Beyond that, some critics held that the Bush administration manipulated the system to stoke fear in the hearts of Americans at politically advantageous times. On the eve of the 2004 presidential election, for instance, then-Homeland Security Secretary Tom Ridge later revealed that he was pressured by then-Defense Secretary Donald Rumsfeld and then-Attorney General John Ashcroft to raise the terror threat level. "After that episode, I knew I had to follow through with my plans to leave the federal government for the private sector," he wrote in his memoir. The Bush administration denied the allegation.
Byman noted that the lack of alerts from NTAS is likely the result of lessons learned after a decade of confusing and vague terror warnings. "The threat warning system was put in place after 9/11 with two assumptions," said Byman.
The first assumption, held by many counterterrorism experts, was that the threat of another attack on the homeland was incredibly high. "Although there have been plots and several attacks, notably the Boston marathon bombings, the overall danger is far less than what was anticipated in the aftermath of 9/11," he said. "Second, the public anger at the government after 9/11 was in part a reflection of a sense that some officials were 'in the know' but that this knowledge was not shared with the public."
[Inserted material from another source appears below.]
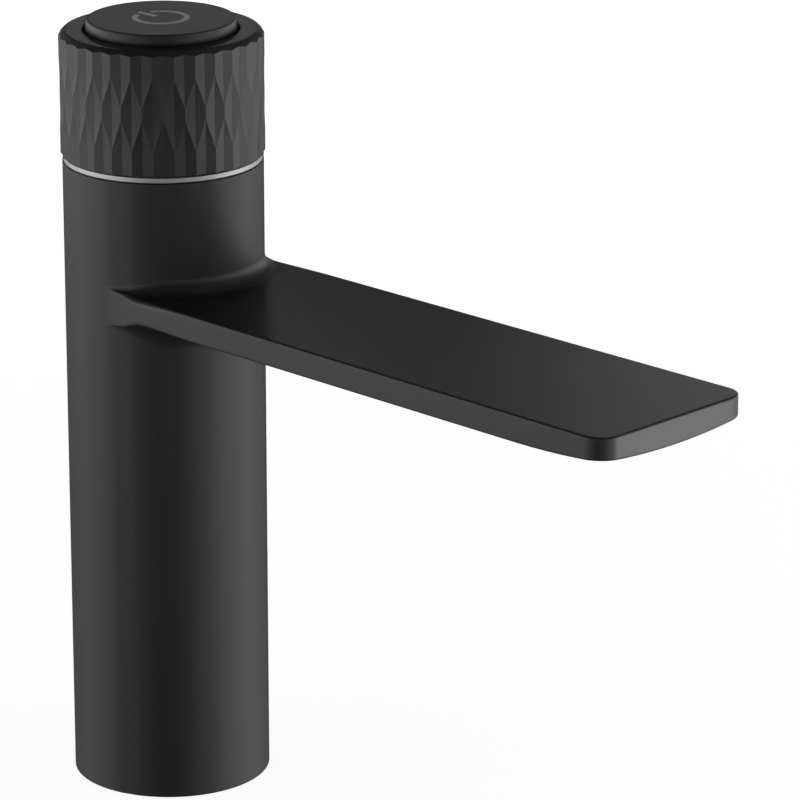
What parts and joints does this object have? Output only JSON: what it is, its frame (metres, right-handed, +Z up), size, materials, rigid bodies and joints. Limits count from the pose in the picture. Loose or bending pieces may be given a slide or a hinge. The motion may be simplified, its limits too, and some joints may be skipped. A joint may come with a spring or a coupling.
{
  "type": "bathroom mixer faucet",
  "caption": "Deck-mounted basin mixer: round column, flat slim spout, faceted temperature knob and a push on/off button on top.",
  "frame": {"origin": "centre of the column's foot, on the deck", "axes": "+Z up along the column, -Y along the spout, X across it"},
  "size_m": [0.0468, 0.1801, 0.181],
  "materials": {
    "matt_black_coat": "matt black powder coat on brass",
    "satin_black_knob": "satin black coat on brass",
    "satin_black_button": "satin black coat with a light grey printed mark",
    "bright_trim": "bright",
    "steel": "plain",
    "brass": "turned",
    "white_plastic": "moulded",
    "grey_plastic": "moulded",
    "ceramic": "lapped ceramic",
    "rubber": "moulded"
  },
  "bodies": {
    "faucet_body": {"body_casting": "matt_black_coat", "trim_ring": "bright_trim", "slide_ring": "white_plastic", "button_spring": "steel", "temperature_stop_ring": "grey_plastic", "retaining_nut": "brass", "cartridge_housing": "grey_plastic", "fixed_ceramic_disc": "ceramic", "cartridge_base": "white_plastic", "port_seal_hot": "rubber", "port_seal_cold": "rubber", "port_seal_mixed": "rubber", "hot_riser": "steel", "cold_riser": "steel", "hot_riser_seal_lower": "rubber", "hot_riser_seal_upper": "rubber", "cold_riser_seal_lower": "rubber", "cold_riser_seal_upper": "rubber", "inlet_manifold": "brass", "manifold_clip": "steel", "stud_bush": "steel", "base_gasket": "rubber", "aerator_housing": "grey_plastic", "aerator_insert": "white_plastic", "aerator_screen": "steel", "aerator_gasket": "rubber"},
    "knob": {"temperature_knob": "satin_black_knob", "knob_carrier": "grey_plastic", "knob_screw_1": "steel", "knob_screw_2": "steel", "knob_screw_3": "steel", "spindle_clip": "steel", "mixing_spindle": "brass", "spindle_o_ring": "rubber", "rotating_ceramic_disc": "ceramic"},
    "button": {"button_cap": "satin_black_button", "button_plunger": "white_plastic", "valve_stem": "steel", "valve_seal": "rubber"}
  },
  "joints": [
    {"name": "temperature_turn", "type": "hinge", "parent": "faucet_body", "child": "knob", "pos_m": [0, 0, 0.1641], "axis": [0, 0, 1], "range_deg": [-50, 50]},
    {"name": "button_press", "type": "slide", "parent": "faucet_body", "child": "button", "axis": [0, 0, -1], "range_m": [0, 0.0022], "stiffness_N_per_m": 900, "springref_m": -0.002, "deforming": ["button_spring"]}
  ]
}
While both those concerns have been somewhat allayed in recent years, NTAS's silence remains unsettling to overseers on Capitol Hill. "We need a complete infrastructure of notifications systems and the president needs to regularly inquire with his security commission about the effectiveness of it," Marino added. "The underutilization of the NTAS seems to demonstrate the ineffectiveness of the president's ability to directly communicate with our citizens about terror threats."